Remote debugging is great, sure, but even for local debugging you save so much time with an IDE. Hey, Lanny did you ever try to use jdb?
In any case an IDE is great for all the above reasons mentioned but the caption of this forum still reads real programmers use vi But let not your heart be troubled there's a vi-plugin available for Eclipse
For me, I moved to an IDE from simple text editors the first time I saw that I didn't have to save the file, switch to another window/session and type javac only to discover that I missed a semicolon - the editor told me long before I tried to save.
What sold me on a particular editor? I was taught XP programming using Visual Age for Java (precursor to Eclipse). The refactoring and debugging tools ensured I would never go back to something simpler again.
I've used several (JBuilder, Sun One Studio, Java Cafe...), but always preferred JEdit. Recently switched to Eclipse (only one week so far, but I'm still sold on it). Here are some of the factors that influence me:
1) I like JEdit because it increases your productivity without getting in your way. If you've edited some java code with some other editor, nothing stops you from opening that file in JEdit and doctoring it a little more in JEdit. You can then subsequently open it in the other editor again if you like. With Eclipse, a file needs to be a part of a project, but that is a simple matter and doesn't seem to get in your way. And the java file is still stored just like any other file on your hard drive, albeit in a specified directory structure.

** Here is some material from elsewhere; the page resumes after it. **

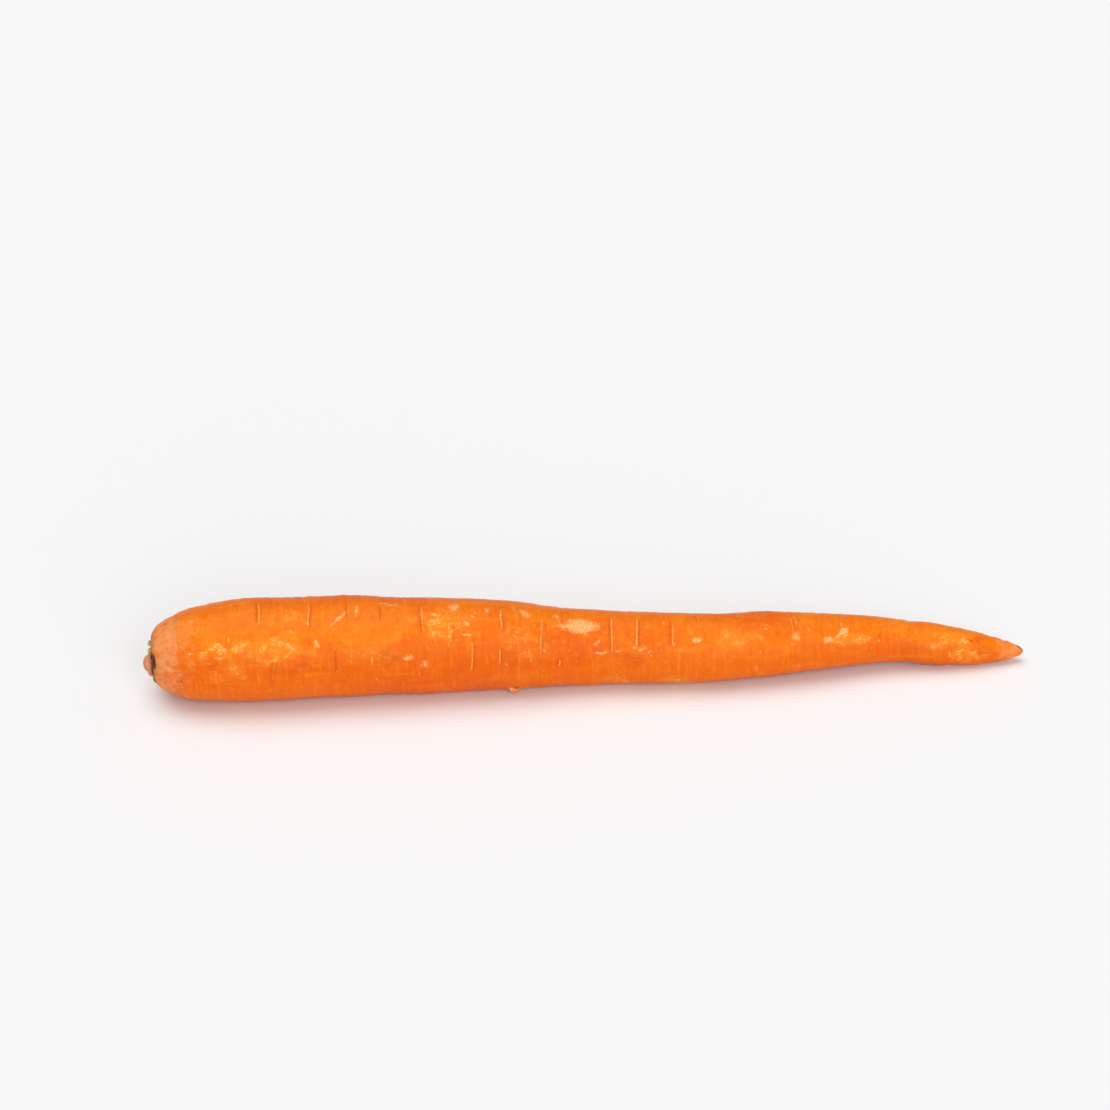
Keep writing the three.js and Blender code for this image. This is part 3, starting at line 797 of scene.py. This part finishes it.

2) Eclipse seems to be an attempt to avoid vendor lock-in, kind of like J2EE. You can build or purchase/download plug-ins to Eclipse from competing vendors, and Eclipse does not attempt to hide your work in proprietary file formats, so you are always free to just get rid of Eclipse if you change your mind about it.
3) Simple, intuitive interface. But not too simple. "Everything should be made as simple as possible but no simpler." I love that old adage, and Eclipse seems to embody it perfectly.
4) Excellent help and tutorials included right inside the IDE.
5) Nice looking interface - just looking at it makes your mouth water and your mouse hand twitch.
6) Minimal keystrokes and mouse gestures. Everything seems to be just a click or two away from wherever you are.
7) Integration with other defacto standard products, like Ant.
I guess that's enough blabbing for now, since I haven't even used any of its advanced features yet. There used to be a free version of TogetherJ, called whiteboard or something like that. That was a very nice tool as well. Eclipse still seems to be a little weak on the higher level modeling and code generation front. (Or is it just that I haven't discovered that yet after only one week of use?) I wish they had some stuff like the old TogetherJ whiteboard. But I know they are working on that kind of thing (forgot the name of the project, but they are experimenting with some very practical and very cool higher level modeling ideas). For my money, the lesson is to avoid following the example of Rational Rose - that is, avoid trying to jump to code Utopia in a single leap. Instead, start out with a straightforward non-vendor-lockin tool, like Eclipse, and then just keep adding higher level modeling and automatic code generation features until you end up with something that is, in addition to being abstract and powerful, also something that mere mortals can use and understand. From what I've seen so far, Eclipse is hitting the bullseye.